Dans un papier qui doit prochainement paraître dans les Temps Modernes, j’analyse les mécanismes qui ont amené les Américains à pratiquer la torture en Irak (et ailleurs) dans les jours qui ont suivi l’invasion. J’y montre qu’il ne s’agit ni des bavures de quelques soldats perdus, ni d’un plan organisé de l’administration américaine, mais d’une dérive morale de la société américaine qui date de bien avant le 11 septembre. La possibilité de torturer a été longuement discutée et justifiée par des intellectuels de toutes sortes (philosophes, théologiens…) et de tous horizons bien avant l’entrée des troupes américaines en Irak. Dans ce papier, je fais allusion à l’externalisation de la torture, une pratique que confirment les organisations internationales comme l’indique ce papier de David Johnston dans le New-York Times du 12 mai 2005 : Terror Suspects Sent to Egypt by the Dozens, Panel Reports.
La dernière phrase de cet article dit l’essentiel : « Other Clinton and Bush administration officials have said concerns about Cairo's methods were balanced by the reality that for some detainees, there were no options. »
WASHINGTON, May 11 - The United States and other countries have forcibly sent dozens of terror suspects to Egypt, according to a report released Wednesday by Human Rights Watch. The rights group and the State Department have both said Egypt regularly uses extreme interrogation methods on detainees.
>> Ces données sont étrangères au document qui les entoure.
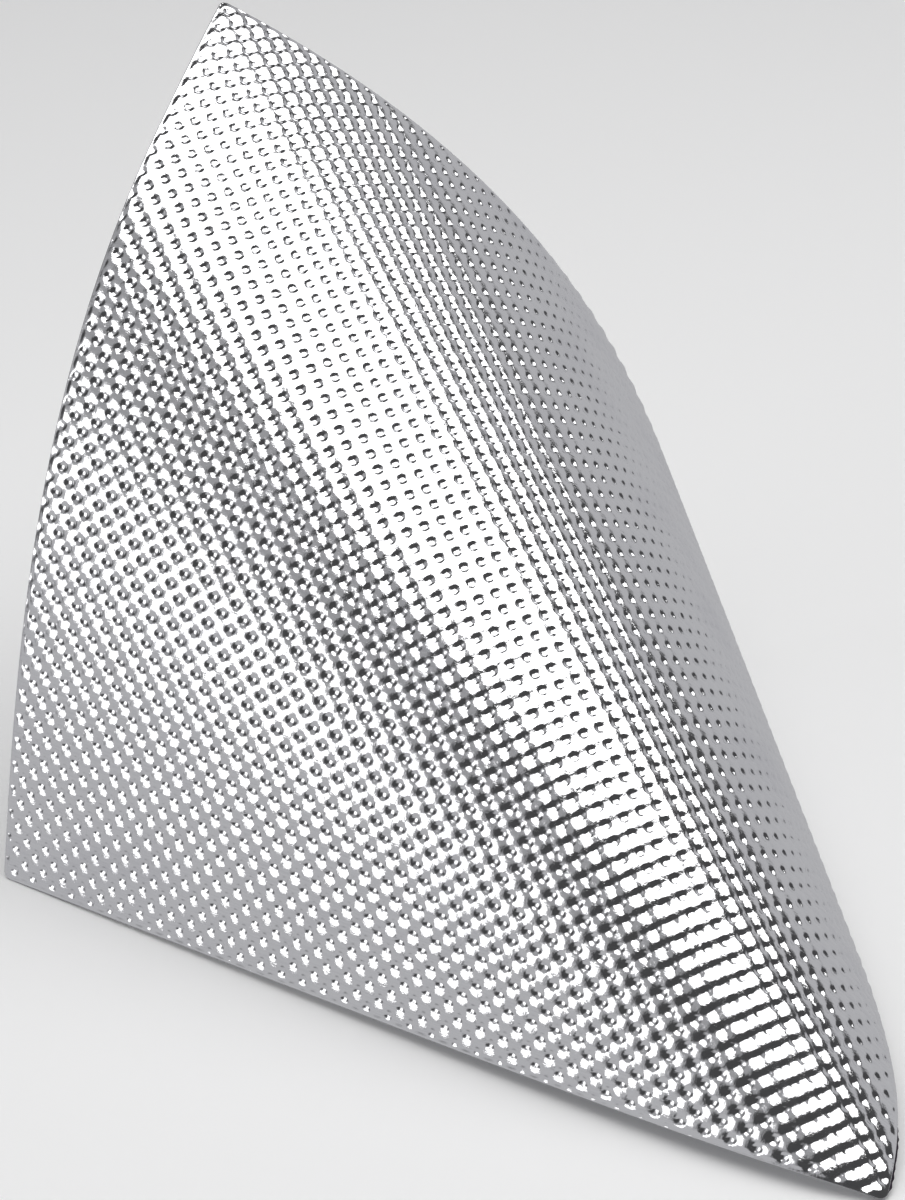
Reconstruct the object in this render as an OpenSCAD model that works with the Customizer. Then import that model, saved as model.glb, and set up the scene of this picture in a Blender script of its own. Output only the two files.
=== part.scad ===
// Thin foil-faced foam pad: one square sheet, bent along its diagonal so that it
// stands like a small tent on three of its corners.
//
// The sheet is first laid out flat, u to the right and v up, with its centre at
// (0, 0). It is then bent without stretching: every straight line of the bend
// meets at one point, the vertex, just past the lower right corner. A point of
// the flat sheet keeps its distance from the vertex and its angle round it, and
// only the direction of each straight line changes, so the result is a true
// development of the flat square.
//
// Corners of the flat sheet: top left = peak, bottom left and top right = side
// feet, bottom right = front foot.
// Frame: +Z up, X from the left side foot to the right side foot, +Y to the
// back. Origin on the floor, at the middle of the outline.

/* [Sheet] */
// Side of the square sheet, laid flat
side = 305; // [240:1:380]
// Grid squares along one side of the sheet
cells = 33; // [12:1:33]

/* [Layers] */
// Overall thickness of the embossed aluminium face, from the bottom of its dimples to the lands between them
face_t = 0.95; // [0.4:0.05:1.2]
// Thickness of each adhesive film
bond_t = 0.05; // [0.05:0.05:0.2]
// Thickness of the closed-cell foam core
core_t = 0.6; // [0.4:0.1:3]
// Thickness of the back skin
back_t = 0.1; // [0.05:0.05:0.3]
// How far skins and films stop short of the core's cut edge
trim = 0.3; // [0.2:0.1:1]

/* [Bend] */
// Vertex of the bend, right of the sheet's centre, as a share of the side
vertex_u = 0.7065; // [0.68:0.0005:0.8]
// Vertex of the bend, below the sheet's centre, as a share of the side
vertex_v = 0.682; // [0.66:0.0005:0.78]
// Direction of the crown from the vertex, anticlockwise from u
crown_dir = 143; // [138:0.5:148]
// Turn of the flanks for each unit of angle round the vertex
flank_turn = -0.47; // [-0.8:0.01:0.2]
// Extra turn of the wide arch
arch_turn = 3.27; // [2.4:0.01:3.6]
// Middle of the wide arch, clockwise from the crown
arch_mid = 9.3; // [4:0.1:12]
// Half width of the wide arch
arch_w = 28.3; // [22:0.1:34]
// Extra turn of the narrow crown
crown_turn = 2.2; // [0:0.1:3]
// Half width of the narrow crown
crown_w = 5.2; // [3:0.1:8]

/* [Hidden] */

half = side / 2;
au = vertex_u * side;
av = -vertex_v * side;

// ---- direction of each straight line of the bend ----
// rate of turn out of the flat, at an angle a (degrees) clockwise of the crown
function turn(a) = flank_turn
    + arch_turn * exp(-pow((a - arch_mid) / arch_w, 2))
    + crown_turn * exp(-pow(a / crown_w, 2));

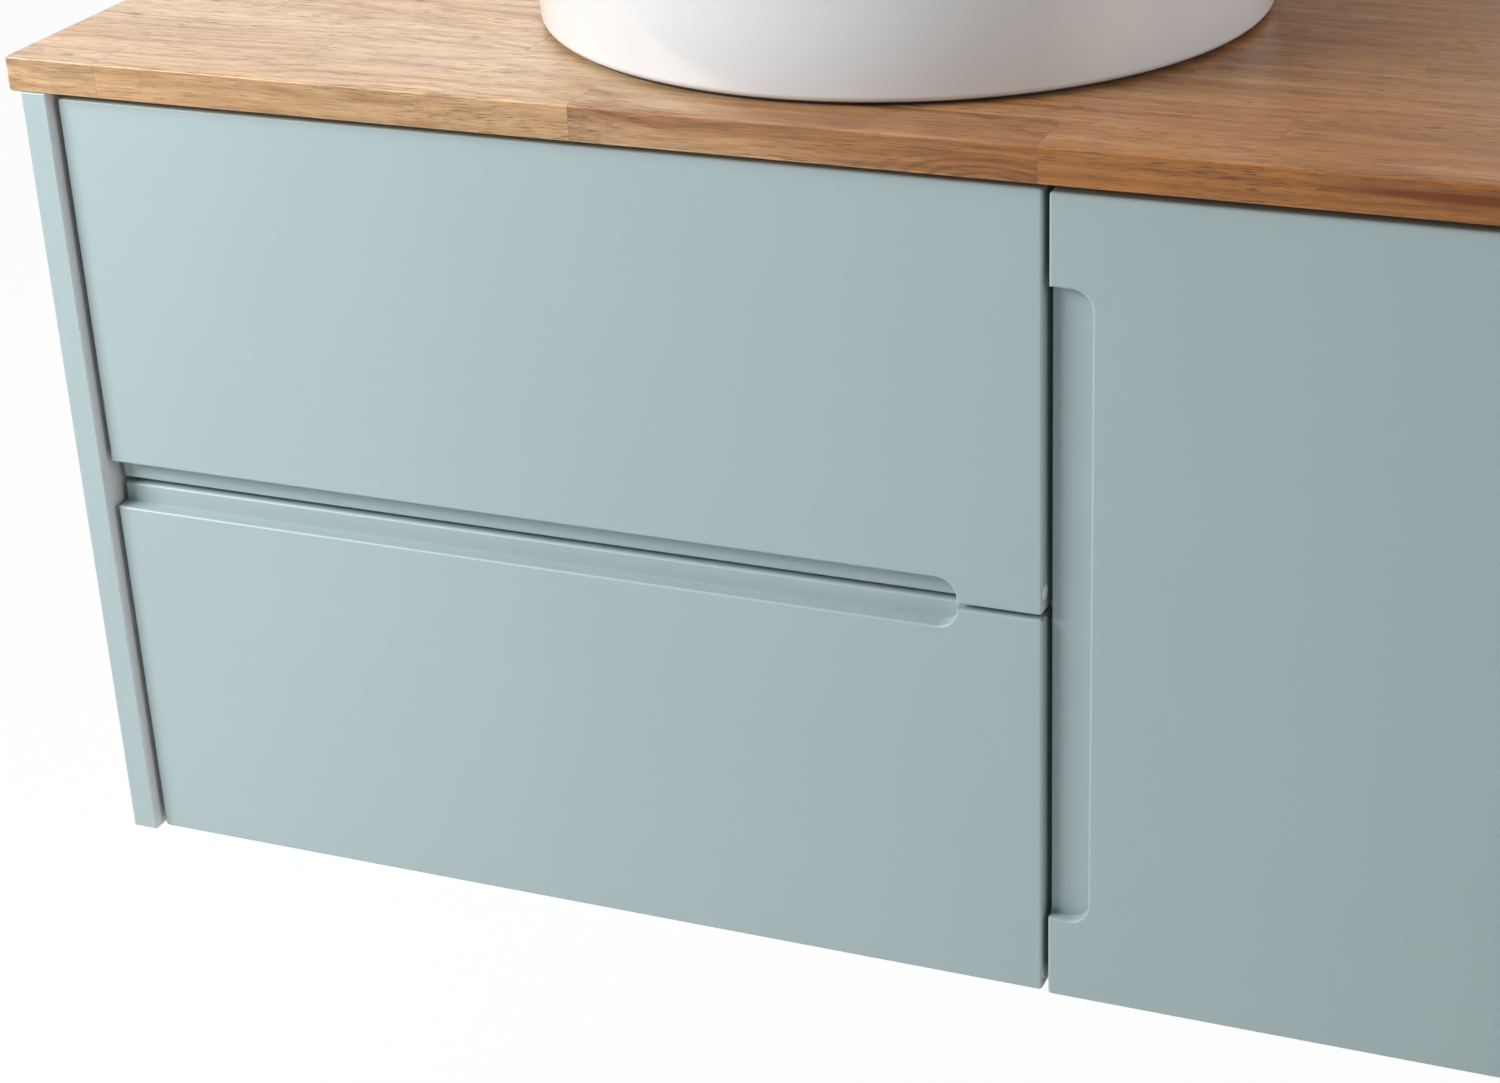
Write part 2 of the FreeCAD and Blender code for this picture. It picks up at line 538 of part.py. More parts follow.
def pull_tool(edge_z, height, upward):
    """The space cut from a drawer front's face beside its long edge, open at the left."""
    x1 = DRAWER_X1 - DRAWER_PULL_END
    z0 = edge_z - OVERCUT if upward else edge_z - height
    z1 = z0 + height + OVERCUT
    tool = block(DRAWER_X0 - OVERCUT, x1, FRONT_Y - OVERCUT, FRONT_Y + DRAWER_PULL_DEPTH, z0, z1)
    inner_z = z1 if upward else z0
    corner = [e for e in tool.Edges if runs_along(e, Y_AXIS) and
              abs(e.CenterOfMass.x - x1) < 1e-6 and abs(e.CenterOfMass.z - inner_z) < 1e-6]
    return tool.makeFillet(min(PULL_RADIUS, height), corner)


def round_tongue(front, edge_z):
    """Eases the front edge of the thin tongue that the pull leaves."""
    y = FRONT_Y + DRAWER_PULL_DEPTH
    edges = [e for e in edges_on_y(front, y) if abs(e.CenterOfMass.z - edge_z) < 1e-6]
    return front.makeFillet(TONGUE_ROUND, edges)


def drawer_front(z0, z1, edge_z, pull_height, cap):
    front = rounded_plate(DRAWER_X0, DRAWER_X1, z0, z1, FRONT_Y, FRONT_BACK_Y, FRONT_CORNER)
    front = front.cut(pull_tool(edge_z, pull_height, edge_z == z0))
    front = on_front_face(front)
    front = round_tongue(front, edge_z)
    return without(front, [cap] + front_screws(z0 + BOX_LIFT))


def build_drawer(level, z0, z1, edge_z, pull_height, cap_height):
    cap = edge_cap(z0, cap_height)
    save(level + "_drawer_front", drawer_front(z0, z1, edge_z, pull_height, cap))
    save(level + "_front_cap", cap)
    save(level + "_front_screws", Part.makeCompound(front_screws(z0 + BOX_LIFT)))

    bottom = z0 + BOX_LIFT
    top = bottom + BOX_HEIGHT
    base_z = bottom + BASE_LIFT
    base_top = base_z + BASE_THICK
    inner_x0 = BOX_X0 + BOARD
    inner_x1 = BOX_X1 - BOARD
    inner_y0 = FRONT_BACK_Y + BOARD
    inner_y1 = BOX_Y1 - BOARD
    base = block(inner_x0 - GROOVE, inner_x1 + GROOVE, inner_y0 - GROOVE, BOX_Y1, base_z, base_top)
    half = CUTOUT_WIDTH / 2
    if level == "upper":
        base = base.cut(block(-half, half, CUTOUT_FRONT, BOX_Y1 + 1, base_z - 1, base_top + 1))
    save(level + "_drawer_base", base)

    left = block(BOX_X0, inner_x0, FRONT_BACK_Y, BOX_Y1, bottom, top)
    right = block(inner_x1, BOX_X1, FRONT_BACK_Y, BOX_Y1, bottom, top)
    front = block(inner_x0, inner_x1, FRONT_BACK_Y, inner_y0, bottom, top)
    save(level + "_drawer_side_left", left.cut(base))
    save(level + "_drawer_side_right", right.cut(base))
    save(level + "_drawer_inner_front", without(front, [base] + front_screws(bottom)))
    if level == "upper":
        backs = [block(inner_x0, -half - BOARD, inner_y1, BOX_Y1, base_top, top),
                 block(half + BOARD, inner_x1, inner_y1, BOX_Y1, base_top, top)]
        guard = block(-half - BOARD, half + BOARD, CUTOUT_FRONT - BOARD, BOX_Y1, base_top, top)
        guard = guard.cut(block(-half, half, CUTOUT_FRONT, BOX_Y1, base_top, top))
        save("upper_drawer_backs", Part.makeCompound(backs))
        save("upper_drawer_plumbing_guard", guard)
    else:
        save("lower_drawer_back", block(inner_x0, inner_x1, inner_y1, BOX_Y1, base_top, top))


# ---------------------------------------------------------------- door and hinges
PIN_X = INNER_X - KNUCKLE_RADIUS - PIN_CLEARANCE
PIN_Y = FRONT_Y - KNUCKLE_RADIUS - KNUCKLE_STAND
HINGE_STARTS = (DOOR_Z0 + HINGE_INSET, DOOR_Z1 - HINGE_INSET - HINGE_LENGTH)
LEAF_Y1 = FRONT_BACK_Y - LEAF_MARGIN


def hinge_screw(x, y, z, axis):
    """A countersunk screw, flush with the leaf that it goes through."""
    head = Part.makeCone(HINGE_SCREW_HEAD, HINGE_SCREW_RADIUS, LEAF_THICK, V(x, y, z), axis)
    return head.fuse(rod(HINGE_SCREW_RADIUS, V(x, y, z), axis, HINGE_SCREW_LENGTH))


def hinge_screw_list(x, axis):
    y = (FRONT_Y + LEAF_Y1) / 2
    return [hinge_screw(x, y, start + offset, axis) for start in HINGE_STARTS
            for offset in (HINGE_LENGTH * 0.2, HINGE_LENGTH * 0.8)]


def hinge_leaf(x0, x1, start, first_knuckle):
    """A leaf plate with every second knuckle of the barrel."""
    leaf = block(x0, x1, FRONT_Y, LEAF_Y1, start, start + HINGE_LENGTH)
    pitch = HINGE_LENGTH / KNUCKLES
    for number in range(first_knuckle, KNUCKLES, 2):
        z0 = start + number * pitch + KNUCKLE_PLAY / 2
        z1 = start + (number + 1) * pitch - KNUCKLE_PLAY / 2
        tab = block(x0, min(x1, PIN_X + KNUCKLE_RADIUS), PIN_Y, FRONT_Y, z0, z1)
        leaf = leaf.fuse([rod(KNUCKLE_RADIUS, V(PIN_X, PIN_Y, z0), Z_AXIS, z1 - z0), tab])
    return leaf.cut(rod(PIN_RADIUS + PIN_PLAY, V(PIN_X, PIN_Y, start - 1), Z_AXIS,
                        HINGE_LENGTH + 2))


def build_door(door_screws, cabinet_screws):
    door = rounded_plate(DOOR_X0, DOOR_X1, DOOR_Z0, DOOR_Z1, FRONT_Y, FRONT_BACK_Y, FRONT_CORNER)
    tool = block(DOOR_X0 - OVERCUT, DOOR_X0 + DOOR_PULL_WIDTH, FRONT_Y - OVERCUT, FRONT_Y + DOOR_PULL_DEPTH,
                 DOOR_Z0 + DOOR_PULL_MARGIN, DOOR_Z1 - DOOR_PULL_MARGIN)
    corners = [e for e in tool.Edges if runs_along(e, Y_AXIS)
               and abs(e.CenterOfMass.x - DOOR_X0 - DOOR_PULL_WIDTH) < 1e-6]
    door = door.cut(tool.makeFillet(PULL_RADIUS, corners))
    save("door", without(on_front_face(door), door_screws))

    door_leaves = [hinge_leaf(DOOR_X1, DOOR_X1 + LEAF_THICK, start, 1) for start in HINGE_STARTS]
    cabinet_leaves = [hinge_leaf(INNER_X - LEAF_THICK, INNER_X, start, 0) for start in HINGE_STARTS]
    pins = [rod(PIN_RADIUS, V(PIN_X, PIN_Y, start), Z_AXIS, HINGE_LENGTH)
            for start in HINGE_STARTS]
    save("hinge_door_leaves", without(Part.makeCompound(door_leaves), door_screws))
    save("hinge_cabinet_leaves", without(Part.makeCompound(cabinet_leaves), cabinet_screws))
    save("hinge_pins", Part.makeCompound(pins))
    save("hinge_door_screws", Part.makeCompound(door_screws))
    save("hinge_cabinet_screws", Part.makeCompound(cabinet_screws))


# ---------------------------------------------------------------- the whole
def main():
    os.makedirs("parts", exist_ok=True)
    dowels = carcass_dowels()
    pins = shelf_pins()
    runner_screws = runner_screw_list()
    door_screws = hinge_screw_list(DOOR_X1 + LEAF_THICK, -X_AXIS)
    cabinet_screws = hinge_screw_list(INNER_X - LEAF_THICK, X_AXIS)
    build_carcass(dowels, pins, runner_screws, cabinet_screws)
    build_bench()
    build_basin()
    build_waste()
    build_trap()
    save("runner_screws", Part.makeCompound(runner_screws))
    build_runners("upper", UPPER_FRONT_Z, runner_screws)
    build_runners("lower", 0.0, runner_screws)
    build_drawer("upper", UPPER_FRONT_Z, FRONTS_TOP, UPPER_FRONT_Z, UPPER_PULL_HEIGHT,
                 UPPER_CAP_HEIGHT)
    build_drawer("lower", 0.0, LOWER_FRONT_HEIGHT, LOWER_FRONT_HEIGHT, LOWER_PULL_HEIGHT,
                 LOWER_CAP_HEIGHT)
    build_door(door_screws, cabinet_screws)


main()
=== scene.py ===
"""Finishes, fittings and fine detail of a wall-hung vanity with a round vessel basin."""
import json
import math

import bmesh
import bpy
from mathutils import Matrix, Vector


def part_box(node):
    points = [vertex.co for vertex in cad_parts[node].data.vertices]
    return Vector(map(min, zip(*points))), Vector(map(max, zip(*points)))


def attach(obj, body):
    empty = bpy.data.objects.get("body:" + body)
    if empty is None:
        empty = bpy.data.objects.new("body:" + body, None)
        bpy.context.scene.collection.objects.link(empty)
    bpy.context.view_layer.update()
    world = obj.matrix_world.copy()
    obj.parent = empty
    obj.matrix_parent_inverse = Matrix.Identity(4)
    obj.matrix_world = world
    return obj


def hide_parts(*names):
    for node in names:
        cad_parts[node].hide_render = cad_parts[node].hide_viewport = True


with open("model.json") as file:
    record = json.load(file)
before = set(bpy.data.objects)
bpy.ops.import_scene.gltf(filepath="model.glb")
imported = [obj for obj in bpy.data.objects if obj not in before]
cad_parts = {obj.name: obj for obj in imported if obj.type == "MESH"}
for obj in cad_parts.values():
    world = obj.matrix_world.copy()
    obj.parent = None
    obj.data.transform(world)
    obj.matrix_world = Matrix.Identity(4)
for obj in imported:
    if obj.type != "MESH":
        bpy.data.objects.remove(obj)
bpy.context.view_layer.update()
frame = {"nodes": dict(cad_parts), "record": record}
NODES = frame["nodes"]

# ---------------------------------------------------------------- sizes, in metres
BENCH_LOW, BENCH_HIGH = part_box("benchtop")
BASIN_LOW, BASIN_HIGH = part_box("basin")
PANEL_LOW, PANEL_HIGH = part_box("side_panel_left")

STAVE_LENGTH = 0.2727
STAVE_ROWS = 11
STAVE_FIRST = -0.3916          # the front row's first joint
STAVE_STAGGER = 0.618          # share of a stave by which each row starts further on
STAVE_UNEVEN = 0.033           # share of a stave by which the joints leave their even places
ROW_NUDGE = 0.0001             # keeps the front edge inside the first row
RING_SPACING = 0.0065
GLUE_LINE = 0.00025
STREAK_CENTRE = (0.385, BENCH_LOW.y, BENCH_LOW.z + 0.0115)
STREAK_SIZE = (0.085, 0.016, 0.0030)
SWIRL_CENTRE = (0.128, BENCH_LOW.z - 0.001)
SWIRL_SIZE = (0.042, 0.0105)
SWIRL_END = 0.1545
SWIRL_TURNS = 3.2

BASIN_WALL = 0.009
BASIN_FOOT_ROUND = 0.004
BASIN_FOOT_GAP = 0.0022        # the round ends above the bench, over a set-back foot ring
BASIN_FOOT_SETBACK = 0.015
# set-back of the dark ring under the foot that is painted shade
BASIN_SHADE_RING_SETBACK = 0.0015
BASIN_BOWL_ROUND = 0.040
BASIN_FLOOR = 0.020
BASIN_DRAIN_FLOOR = 0.015
FLANGE_STEP = 0.003
FLANGE_SEAT = 0.033
DRAIN_HOLE = 0.023
BASIN_STEPS = 160

CAP_STEPS = 40
CAP_POLE = 0.0002              # radius at which a turned cap's face stops short of its axis
HEAD_STEPS = 24
SHANK_STEPS = 12
SCREW_HEAD = 0.0016
HINGE_SCREW_HEAD = 0.0012
RIB_WIDTH = 0.0011
RIB_HEIGHT = 0.0013
RIB_SHARE = 0.8                # share of a nut's length that its ribs cover
RIB_CORNERS = 10

FLOOR_DROP = 0.36              # floor below the cabinet's underside
FLOOR_SIZE = 40.0
FLOOR_GLOW = 0.965             # how white the camera sees the floor; it still takes shadows

ROOM_COLOUR = (0.97, 0.985, 1.0, 1.0)
ROOM_STRENGTH = 0.18
WHITE = (1, 1, 1, 1)

# Each softbox: where it stands, what it faces, its width and height, watts and colour.
SOFTBOXES = {
    "key": ((-1.35, -1.35, 0.95), (-0.15, -0.35, 0.0), (0.85, 0.85), 44.0, (0.98, 0.99, 1.0)),
    "fill": ((2.2, -0.64, 0.65), (0.0, -0.4, 0.1), (1.2, 1.2), 21.0, (1.0, 0.99, 0.97)),
    "top": ((-0.35, -0.1, 1.5), (0.1, -0.25, 0.25), (1.0, 0.8), 6.0, (1.0, 1.0, 1.0)),
    "sheen": ((-1.3, 1.35, 0.85), (-0.3, -0.2, 0.25), (1.9, 0.9), 9.5, (0.96, 0.99, 1.0)),
    "sheen_right": ((0.65, 1.35, 1.05), (0.35, -0.2, 0.25), (1.3, 0.8), 3.6,
                    (0.97, 0.99, 1.0)),
}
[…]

The group said it had documented 63 cases since 1994 in which suspected Islamic militants were sent to Egypt for detention and interrogation. The figures do not include people seized after the attacks of September 2001 who were sent mainly by Middle East countries and American intelligence authorities.
The report said the total number sent to Egypt since the Sept. 11 attacks could be as high as 200 people. American officials have not disputed that people have been sent to countries where detainees are subjected to extreme interrogation tactics but have denied that anyone had been sent to another country for the purpose of torture. Among other countries to which the United States has sent detainees are Jordan, Morocco, Saudi Arabia, Yemen and Syria.
Joe Stork, deputy Middle East director at Human Rights Watch, said sending someone to a country where he was likely to be tortured was banned under international law. "Egypt's terrible record of torturing prisoners means that no country should forcibly send a suspect there," he said.
The United States began sending terror suspects to Egypt in the mid-1990's when the practice, known formally as rendition, began to play a larger role in counterterrorism, according to officials from the Clinton administration.
But since September 2001, the transfers have accelerated in part because Egypt has been willing to accept the detainees as part of its effort to root out Islamic militants inside Egypt, a campaign that has extended to countries where extremists have taken refuge. Almost all those sent to Egypt are Egyptian citizens or were born there, the report said.
Although torture is forbidden under Egyptian law, the country has long been criticized by the State Department for a poor human rights record, most recently in a Feb. 28 annual report by the agency that concluded, "Torture and abuse of detainees by police, security forces and prison guards remained common and persistent."
Human rights groups have been even harsher. The Egyptian Organization for Human Rights, a nongovernmental group, reported in May 2004 that it had uncovered 292 cases of torture between 1993 and 2003, of which 120 led to death.
President Bush said in March that the government demanded assurances that suspects would not be tortured before they were sent to other countries. Porter J. Goss, the director of central intelligence, testified on March 17 that more safeguards were now in effect than existed before Sept. 11, 2001.
Other Clinton and Bush administration officials have said concerns about Cairo's methods were balanced by the reality that for some detainees, there were no options.